Broadway theatre

Broadway theatre,[nb 1] also simply known as Broadway, refers to the theatrical performances which are presented in the 41 professional theatres, each with 500 or more seats, located in the Theater District and the Lincoln Center along Broadway, in Midtown Manhattan, New York City.[1][2] Broadway and London's West End together represent the highest commercial level of live theater in the English-speaking world.[3]

The John Golden Theatre, Bernard B. Jacobs Theatre, Gerald Schoenfeld Theatre and Booth Theatre on West 45th Street in Manhattan's Theater District

While the thoroughfare itself is eponymous with the district and its collection of 41 theaters, and it is also closely identified with Times Square, only three of the theaters are located on Broadway itself (namely the Broadway Theatre, the Palace Theatre, and the Winter Garden Theatre). The rest are located on the numbered cross streets extending from the Nederlander Theatre one block south of Times Square on West 41st Street, north along either side of Broadway to 53rd street, as well as the Vivian Beaumont Theater, at Lincoln Center on West 65th street. While exceptions exist, the term "Broadway theatre" is generally reserved for venues with a seating capacity of at least 500 people, smaller theaters are referred to as off-Broadway (regardless of location), while very small venues (less than 100) are called off-off-Broadway, a term that can also apply to non-commercial or avant-garde theater, or productions held outside of traditional theater venues.[4]

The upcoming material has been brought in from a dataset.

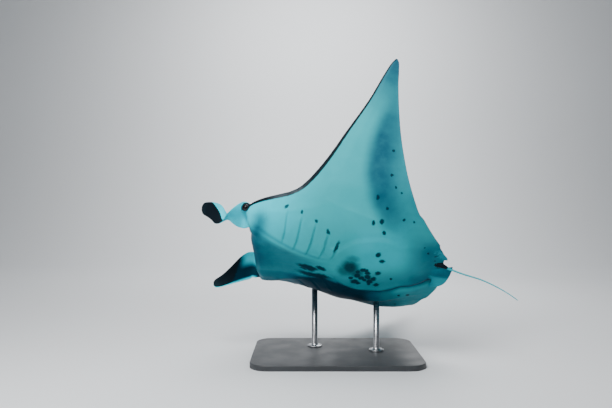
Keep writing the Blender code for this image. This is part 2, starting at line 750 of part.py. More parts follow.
def build():
    for obj in list(bpy.data.objects):
        bpy.data.objects.remove(obj)
    for name in ("manta_ray", "cutters"):
        bpy.context.scene.collection.children.link(bpy.data.collections.new(name))

    # The whole body in one skin, then parted into head and trunk
    left, right = body_lines(1), body_lines(-1)
    whole = loft(right[:0:-1] + left, "body")
    body_cutter = swollen(loose_object(whole))
    forward = Vector(BANK @ np.array((1.0, 0.0, 0.0)))
    parting = Vector(place(-HEAD_CUT, 0.0, 0.0).tolist())
    head = new_object(
        "head", keep_side(whole, parting + forward * NODE_GAP / 2, -forward, "head"), GREY, 0.45
    )
    trunk = new_object(
        "trunk", keep_side(whole, parting - forward * NODE_GAP / 2, forward, "trunk"), GREY, 0.45
    )
    for side, word in ((1, "left"), (-1, "right")):
        lines = wing_lines(side)
        wing = loft(lines if side > 0 else lines[::-1], word + "_pectoral_fin")
        new_object(word + "_pectoral_fin", wing, GREY, 0.45)

    # Gill flaps grow out of the trunk
    flaps = []
    for side in (1, -1):
        for number in range(GILL_COUNT):
            flaps.append(loose_object(gill_flap(number, side)))
    join(trunk, flaps)
    discard(flaps)

    # Eyes in their lids, nostrils and spiracles
    lids, pits, eyes = [], [], []
    for side, word in ((1, "left"), (-1, "right")):
        centre = Vector(swim(*EYES_AT[side], side))
        eye = ball(centre, (EYE_RADIUS, EYE_RADIUS, EYE_RADIUS), word + "_eye", 18, 12)
        eyes.append(new_object(word + "_eye", eye, DARK, 0.1))
        lids.append(loose_object(lid_ring(centre, side, "lids")))
        nostril = Vector(swim(*NOSTRIL_AT, side))
        pits.append(loose_object(ball(nostril, NOSTRIL_RADII, "nostril")))
        spiracle = Vector(skin(SPIRACLE_AT[0], SPIRACLE_AT[1], side, 0.0, belly=False))
        pits.append(loose_object(ball(spiracle, SPIRACLE_RADII, "spiracle")))
    join(head, lids)
    cut(head, pits + [swollen(eye) for eye in eyes])
    head_cutters = [body_cutter] + [swollen(piece) for piece in lids + eyes]
    discard(lids + pits)

    # Cephalic fins meet the head
    fins = []
    for word, stations in (("left", LEFT_CEPHALIC), ("right", RIGHT_CEPHALIC)):
        mesh = ribbon(stations, CEPHALIC_THICKNESS, word + "_cephalic_fin")
        fins.append(new_object(word + "_cephalic_fin", mesh, GREY, 0.45))
        cut(fins[-1], head_cutters)

    # Tail in three lengths
    points = [smooth_curve(list(zip(TAIL_SHARES, column))) for column in zip(*TAIL_LINE)]
    radius = smooth_curve(TAIL_RADII)
    tail = []
    for name, start, end in TAIL_PIECES:
        share = np.linspace(start + NODE_GAP / TAIL_LENGTH, end - NODE_GAP / TAIL_LENGTH, 8)
        mesh = tube(points, radius, share.tolist(), name)
        tail.append(new_object(name, mesh, DARK, 0.5))
    cut(tail[0], [body_cutter])

    # Little fins round the tail's root
    tail_cutter = swollen(tail[0])
    up = Vector(BANK @ np.array((0.0, 0.0, 1.0)))
    sunk = Vector(place(-DORSAL_FRONT, 0.0, 0.012)), Vector(place(-DORSAL_REAR, 0.0, 0.004))
    lean = -forward * DORSAL_HEIGHT * DORSAL_LEAN
    mesh = small_fin(
        sunk, lean, DORSAL_HEIGHT + DORSAL_SUNK, DORSAL_THICKNESS, up, DORSAL_TAPER, DORSAL_FULLNESS,
        "dorsal_fin",
    )
    dorsal = new_object("dorsal_fin", mesh, DARK, 0.5)
    cut(dorsal, [body_cutter, tail_cutter])
    for word, root, points in (
        ("left", LEFT_PELVIC_ROOT, LEFT_PELVIC_POINTS), ("right", RIGHT_PELVIC_ROOT, RIGHT_PELVIC_POINTS)
    ):
        ends = [Vector(place(*end)) for end in root]
        aft = Vector(BANK @ np.array(points)).normalized()
        mesh = small_fin(
            ends, Vector(), PELVIC_LENGTH, PELVIC_THICKNESS, aft, PELVIC_TAPER, PELVIC_FULLNESS,
            word + "_pelvic_fin",
        )
        fin = new_object(word + "_pelvic_fin", mesh, GREY, 0.5)
        cut(fin, [body_cutter, tail_cutter])

    # Stand
    new_object("stand_base", stand_base_mesh(), STAND_GREY, 0.6)
    for word, (a, b) in zip(("front", "rear"), ROD_STATIONS):
        top = Vector(skin(a, abs(b), -1).tolist())
        foot = BASE_SIZE[2] + NODE_GAP
        profile = (
            (0.052, foot), (0.052, foot + 0.008), (0.046, foot + 0.012), (ROD_RADIUS, foot + 0.020),
            (ROD_RADIUS, top.z + 0.05),
        )
        rod = new_object("stand_rod_" + word, lathe(profile, "rod", top), STEEL, 0.3, 1.0)
        cut(rod, [body_cutter])

    for obj in bpy.data.collections["manta_ray"].objects:
        obj.data.shade_smooth()
    discard([o for o in bpy.data.collections["cutters"].objects])


build()
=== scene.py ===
# %% [markdown]
# # A life-size manta ray on a museum stand
# This lesson dresses a plain solid model of a manta ray. The solids are already packed: they carry
# the collision shapes and the true sizes. Here they get one soft skin with gills, lids and folds,
# painted by position, then glossy eyes, a stand, and a quiet studio. Everything is in metres, with
# +Z up and the floor at zero. The ray's head points along -X and its belly faces -Y.

# %% Load the frame
import math

import bmesh
import bpy
import numpy as np
from mathutils import Matrix, Vector, kdtree


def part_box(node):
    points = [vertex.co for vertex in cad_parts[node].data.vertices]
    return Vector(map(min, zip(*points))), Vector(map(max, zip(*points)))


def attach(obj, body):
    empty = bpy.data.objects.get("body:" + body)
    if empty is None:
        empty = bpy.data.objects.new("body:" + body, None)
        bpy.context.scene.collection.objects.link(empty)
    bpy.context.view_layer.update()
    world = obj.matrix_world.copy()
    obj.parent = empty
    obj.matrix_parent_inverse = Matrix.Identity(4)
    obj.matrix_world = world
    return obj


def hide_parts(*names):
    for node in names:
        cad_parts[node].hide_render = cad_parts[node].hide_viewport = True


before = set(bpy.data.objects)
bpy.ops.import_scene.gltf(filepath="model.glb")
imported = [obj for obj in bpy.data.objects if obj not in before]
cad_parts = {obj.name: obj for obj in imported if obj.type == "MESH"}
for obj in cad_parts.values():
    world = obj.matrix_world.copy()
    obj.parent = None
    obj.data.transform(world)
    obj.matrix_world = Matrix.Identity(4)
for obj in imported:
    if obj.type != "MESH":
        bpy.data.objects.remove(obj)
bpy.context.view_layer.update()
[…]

The Theater District is a popular tourist attraction in New York City. According to The Broadway League, for the 2018–2019 season (which ended May 26, 2019) total attendance was 14,768,254 and Broadway shows had US$1,829,312,140 in grosses, with attendance up 9.5%, grosses up 10.3%, and playing weeks up 9.3%.[5]

Most Broadway shows are musicals. Historian Martin Shefter argues that "'Broadway musicals', culminating in the productions of Richard Rodgers and Oscar Hammerstein, became enormously influential forms of American popular culture" and contributed to making New York City the cultural capital of the world."[6]